### [Task statement]
The data below must be copied in full and without any change.

### [Working data]
□ □ □
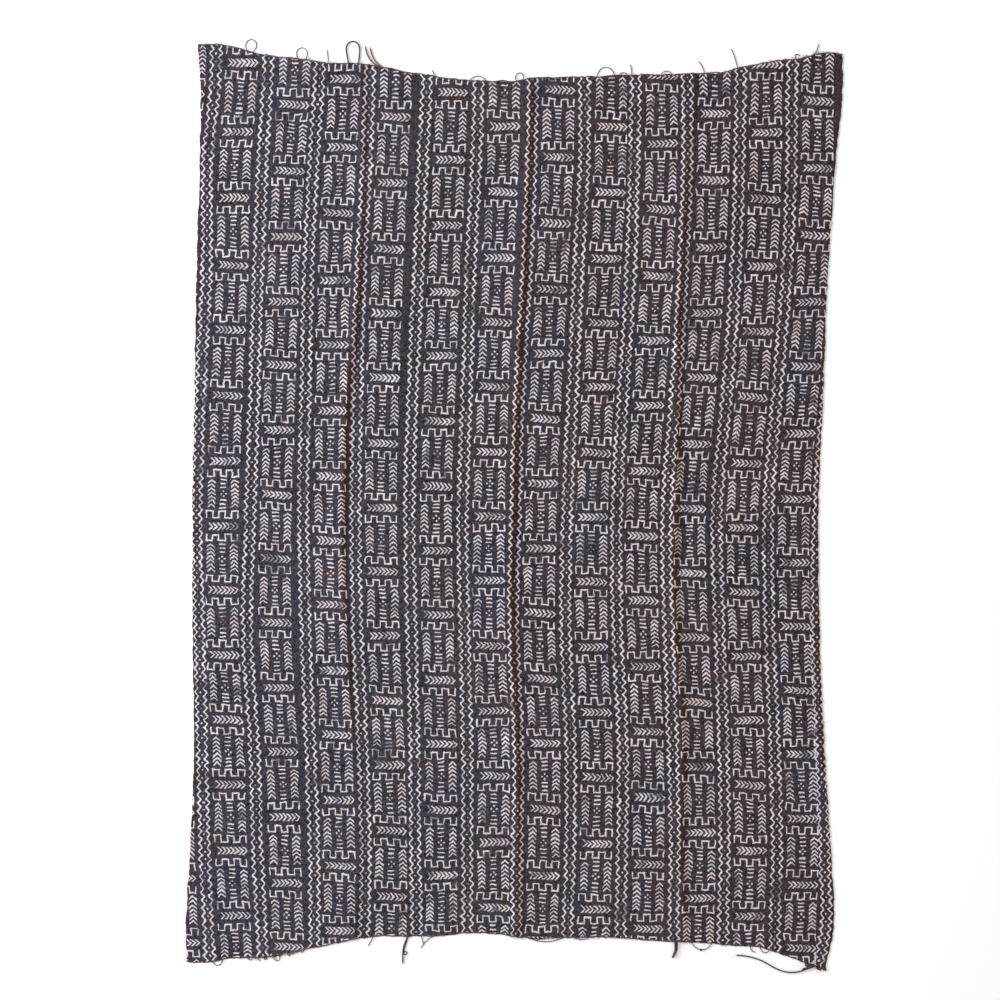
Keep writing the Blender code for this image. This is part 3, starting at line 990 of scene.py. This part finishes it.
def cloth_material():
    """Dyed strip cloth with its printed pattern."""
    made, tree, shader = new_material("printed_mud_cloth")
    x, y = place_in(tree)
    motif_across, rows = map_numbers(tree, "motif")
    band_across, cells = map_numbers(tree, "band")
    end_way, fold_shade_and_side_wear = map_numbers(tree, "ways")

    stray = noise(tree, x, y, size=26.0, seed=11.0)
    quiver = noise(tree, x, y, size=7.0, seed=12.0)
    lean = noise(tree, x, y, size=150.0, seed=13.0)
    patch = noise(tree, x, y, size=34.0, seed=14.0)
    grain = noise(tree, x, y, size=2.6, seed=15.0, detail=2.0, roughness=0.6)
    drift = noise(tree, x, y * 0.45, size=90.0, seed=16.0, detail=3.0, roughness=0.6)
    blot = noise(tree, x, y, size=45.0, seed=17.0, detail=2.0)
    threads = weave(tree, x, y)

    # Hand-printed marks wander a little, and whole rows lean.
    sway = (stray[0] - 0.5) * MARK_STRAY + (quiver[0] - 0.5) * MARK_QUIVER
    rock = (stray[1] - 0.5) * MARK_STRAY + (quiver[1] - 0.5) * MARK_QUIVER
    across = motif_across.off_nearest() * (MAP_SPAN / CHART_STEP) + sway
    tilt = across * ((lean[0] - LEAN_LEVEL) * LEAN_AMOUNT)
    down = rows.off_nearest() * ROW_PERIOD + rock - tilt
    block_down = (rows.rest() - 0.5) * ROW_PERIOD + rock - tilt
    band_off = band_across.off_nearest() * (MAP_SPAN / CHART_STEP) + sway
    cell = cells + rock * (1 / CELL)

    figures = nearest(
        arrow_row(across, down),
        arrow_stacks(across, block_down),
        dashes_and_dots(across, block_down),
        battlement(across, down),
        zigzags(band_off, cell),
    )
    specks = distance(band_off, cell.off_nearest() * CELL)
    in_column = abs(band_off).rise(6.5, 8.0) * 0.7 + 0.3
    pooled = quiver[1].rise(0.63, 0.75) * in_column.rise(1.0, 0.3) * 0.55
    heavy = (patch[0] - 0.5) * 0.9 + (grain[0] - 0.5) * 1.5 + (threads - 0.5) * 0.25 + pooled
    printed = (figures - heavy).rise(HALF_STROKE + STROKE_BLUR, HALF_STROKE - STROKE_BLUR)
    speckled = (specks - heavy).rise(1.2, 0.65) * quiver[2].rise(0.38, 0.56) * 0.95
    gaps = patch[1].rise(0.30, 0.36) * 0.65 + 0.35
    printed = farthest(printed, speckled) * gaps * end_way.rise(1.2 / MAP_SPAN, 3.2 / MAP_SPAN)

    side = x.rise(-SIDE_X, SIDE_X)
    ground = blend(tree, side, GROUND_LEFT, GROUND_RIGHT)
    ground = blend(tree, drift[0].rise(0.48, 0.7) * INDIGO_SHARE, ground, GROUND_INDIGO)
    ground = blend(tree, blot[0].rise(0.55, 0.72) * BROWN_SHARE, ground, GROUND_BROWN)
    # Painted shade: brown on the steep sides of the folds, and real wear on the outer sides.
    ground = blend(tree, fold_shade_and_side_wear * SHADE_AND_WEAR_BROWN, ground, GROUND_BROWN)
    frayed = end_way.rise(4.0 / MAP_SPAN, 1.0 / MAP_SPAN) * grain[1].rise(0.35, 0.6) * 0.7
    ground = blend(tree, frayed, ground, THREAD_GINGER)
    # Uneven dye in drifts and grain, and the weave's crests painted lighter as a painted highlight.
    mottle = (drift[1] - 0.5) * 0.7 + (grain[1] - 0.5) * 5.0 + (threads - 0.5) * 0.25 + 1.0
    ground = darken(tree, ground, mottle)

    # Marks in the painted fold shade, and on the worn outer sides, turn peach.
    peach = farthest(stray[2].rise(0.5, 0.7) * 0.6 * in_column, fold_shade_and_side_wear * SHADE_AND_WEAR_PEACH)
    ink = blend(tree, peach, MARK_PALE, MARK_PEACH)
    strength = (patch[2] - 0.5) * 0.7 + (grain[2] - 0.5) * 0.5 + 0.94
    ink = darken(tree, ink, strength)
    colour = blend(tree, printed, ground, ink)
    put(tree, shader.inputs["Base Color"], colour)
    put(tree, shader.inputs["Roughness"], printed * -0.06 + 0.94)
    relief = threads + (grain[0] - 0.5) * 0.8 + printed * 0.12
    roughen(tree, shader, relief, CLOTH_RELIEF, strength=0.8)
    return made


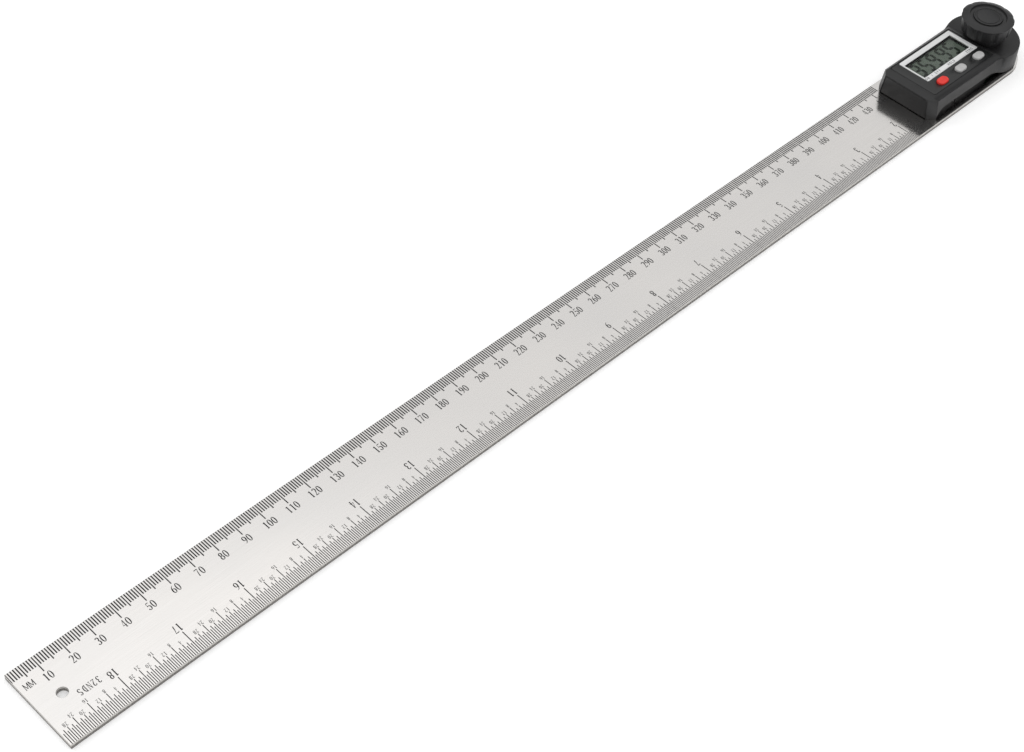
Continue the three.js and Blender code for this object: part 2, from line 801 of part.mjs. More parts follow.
□ □ □
### [Reply]
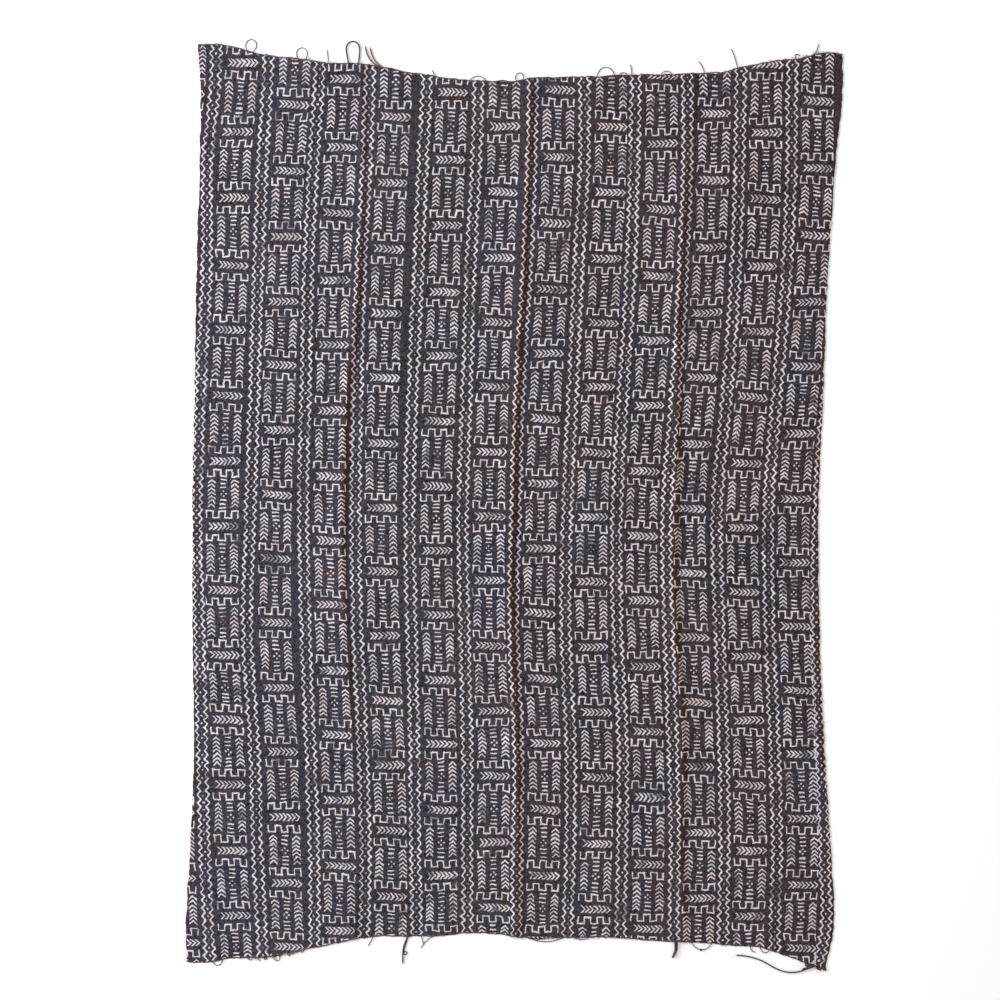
Keep writing the Blender code for this image. This is part 3, starting at line 990 of scene.py. This part finishes it.
def cloth_material():
    """Dyed strip cloth with its printed pattern."""
    made, tree, shader = new_material("printed_mud_cloth")
    x, y = place_in(tree)
    motif_across, rows = map_numbers(tree, "motif")
    band_across, cells = map_numbers(tree, "band")
    end_way, fold_shade_and_side_wear = map_numbers(tree, "ways")

    stray = noise(tree, x, y, size=26.0, seed=11.0)
    quiver = noise(tree, x, y, size=7.0, seed=12.0)
    lean = noise(tree, x, y, size=150.0, seed=13.0)
    patch = noise(tree, x, y, size=34.0, seed=14.0)
    grain = noise(tree, x, y, size=2.6, seed=15.0, detail=2.0, roughness=0.6)
    drift = noise(tree, x, y * 0.45, size=90.0, seed=16.0, detail=3.0, roughness=0.6)
    blot = noise(tree, x, y, size=45.0, seed=17.0, detail=2.0)
    threads = weave(tree, x, y)

    # Hand-printed marks wander a little, and whole rows lean.
    sway = (stray[0] - 0.5) * MARK_STRAY + (quiver[0] - 0.5) * MARK_QUIVER
    rock = (stray[1] - 0.5) * MARK_STRAY + (quiver[1] - 0.5) * MARK_QUIVER
    across = motif_across.off_nearest() * (MAP_SPAN / CHART_STEP) + sway
    tilt = across * ((lean[0] - LEAN_LEVEL) * LEAN_AMOUNT)
    down = rows.off_nearest() * ROW_PERIOD + rock - tilt
    block_down = (rows.rest() - 0.5) * ROW_PERIOD + rock - tilt
    band_off = band_across.off_nearest() * (MAP_SPAN / CHART_STEP) + sway
    cell = cells + rock * (1 / CELL)

    figures = nearest(
        arrow_row(across, down),
        arrow_stacks(across, block_down),
        dashes_and_dots(across, block_down),
        battlement(across, down),
        zigzags(band_off, cell),
    )
    specks = distance(band_off, cell.off_nearest() * CELL)
    in_column = abs(band_off).rise(6.5, 8.0) * 0.7 + 0.3
    pooled = quiver[1].rise(0.63, 0.75) * in_column.rise(1.0, 0.3) * 0.55
    heavy = (patch[0] - 0.5) * 0.9 + (grain[0] - 0.5) * 1.5 + (threads - 0.5) * 0.25 + pooled
    printed = (figures - heavy).rise(HALF_STROKE + STROKE_BLUR, HALF_STROKE - STROKE_BLUR)
    speckled = (specks - heavy).rise(1.2, 0.65) * quiver[2].rise(0.38, 0.56) * 0.95
    gaps = patch[1].rise(0.30, 0.36) * 0.65 + 0.35
    printed = farthest(printed, speckled) * gaps * end_way.rise(1.2 / MAP_SPAN, 3.2 / MAP_SPAN)

    side = x.rise(-SIDE_X, SIDE_X)
    ground = blend(tree, side, GROUND_LEFT, GROUND_RIGHT)
    ground = blend(tree, drift[0].rise(0.48, 0.7) * INDIGO_SHARE, ground, GROUND_INDIGO)
    ground = blend(tree, blot[0].rise(0.55, 0.72) * BROWN_SHARE, ground, GROUND_BROWN)
    # Painted shade: brown on the steep sides of the folds, and real wear on the outer sides.
    ground = blend(tree, fold_shade_and_side_wear * SHADE_AND_WEAR_BROWN, ground, GROUND_BROWN)
    frayed = end_way.rise(4.0 / MAP_SPAN, 1.0 / MAP_SPAN) * grain[1].rise(0.35, 0.6) * 0.7
    ground = blend(tree, frayed, ground, THREAD_GINGER)
    # Uneven dye in drifts and grain, and the weave's crests painted lighter as a painted highlight.
    mottle = (drift[1] - 0.5) * 0.7 + (grain[1] - 0.5) * 5.0 + (threads - 0.5) * 0.25 + 1.0
    ground = darken(tree, ground, mottle)

    # Marks in the painted fold shade, and on the worn outer sides, turn peach.
    peach = farthest(stray[2].rise(0.5, 0.7) * 0.6 * in_column, fold_shade_and_side_wear * SHADE_AND_WEAR_PEACH)
    ink = blend(tree, peach, MARK_PALE, MARK_PEACH)
    strength = (patch[2] - 0.5) * 0.7 + (grain[2] - 0.5) * 0.5 + 0.94
    ink = darken(tree, ink, strength)
    colour = blend(tree, printed, ground, ink)
    put(tree, shader.inputs["Base Color"], colour)
    put(tree, shader.inputs["Roughness"], printed * -0.06 + 0.94)
    relief = threads + (grain[0] - 0.5) * 0.8 + printed * 0.12
    roughen(tree, shader, relief, CLOTH_RELIEF, strength=0.8)
    return made


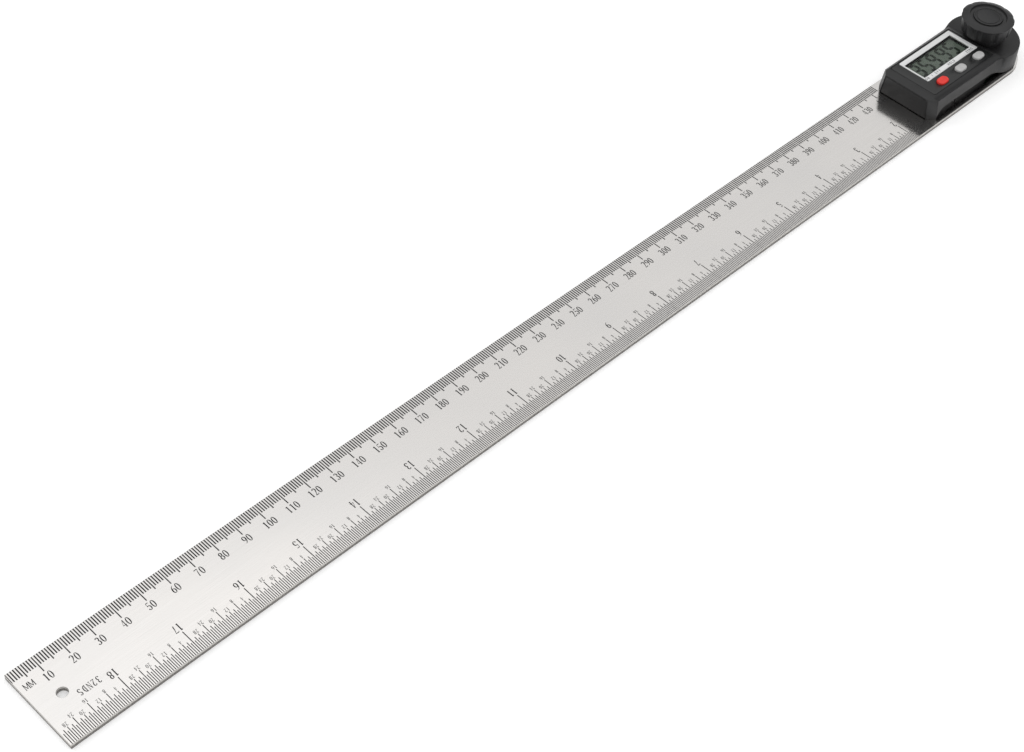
Continue the three.js and Blender code for this object: part 2, from line 801 of part.mjs. More parts follow.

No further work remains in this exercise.